6. The JSE is up 24% since the beginning of March

So what do we have? Is it merely a bear market rally or is it a leap into a new bull market? Unfortunately nobody has that crystal ball. What we can say is that the global equity markets seem to be going through a consolidation phase. Economic fundamentals indicate that the worst could be over. However, this in no way means that we’re on our way to a quick recovery. On the contrary, we’ve got a long way to go and we can expect some setbacks along the way. The credit crunch is still alive and well and the central banks have very little choice but to keep interest rates quite low for some time. That may be one of the major fundamental reasons why equity markets will remain under valued for the short to medium term.

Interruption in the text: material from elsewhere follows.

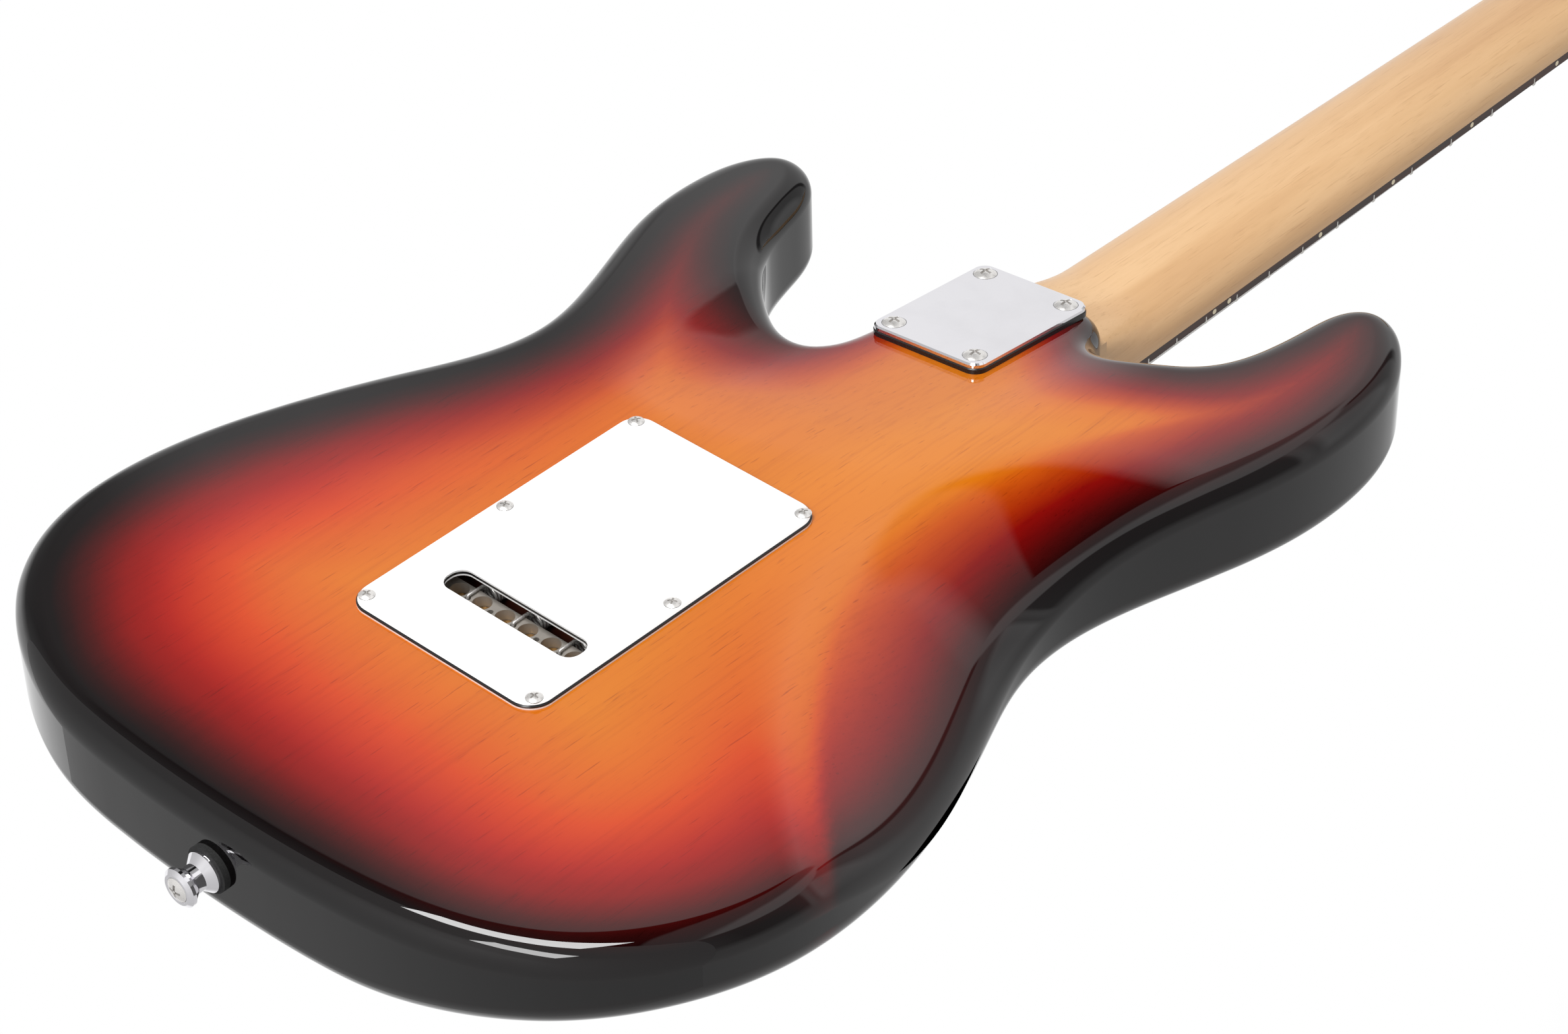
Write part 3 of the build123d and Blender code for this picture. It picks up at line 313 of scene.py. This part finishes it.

From a South African perspective, we are in a declining interest rate environment (even though the monetary policy committee decided to keep rates unchanged at their last meeting). Historically, equity and property returns are at their highest in a low and declining interest rate environment (outperforming bonds and cash). Therefore, if history repeats itself, the equity asset class should perform better than cash and bonds over the medium term. The asset managers I’ve spoken to (which include Allan Gray, Investec, Coronation and Prudential) agree and are currently increasing their exposure to equity by buying selected shares, albeit with varying degrees of caution. All these asset managers are cautiously optimistic about our economy and share market but warn that it probably will still be a bumpy ride.

One other lesson we can take away from the 2nd quarter of 2009 is the importance of remaining invested in the market when things take a turn for the worst. Sometimes the hardest thing in the world to do is nothing. Had an investor lost patience and disinvested from the market prior to March, they would have missed the 24% rapid upswing of the JSE over the past 3 months. This upswing has really reduced the impact that the 2nd worst stock market decline in history has had on clients’ portfolios.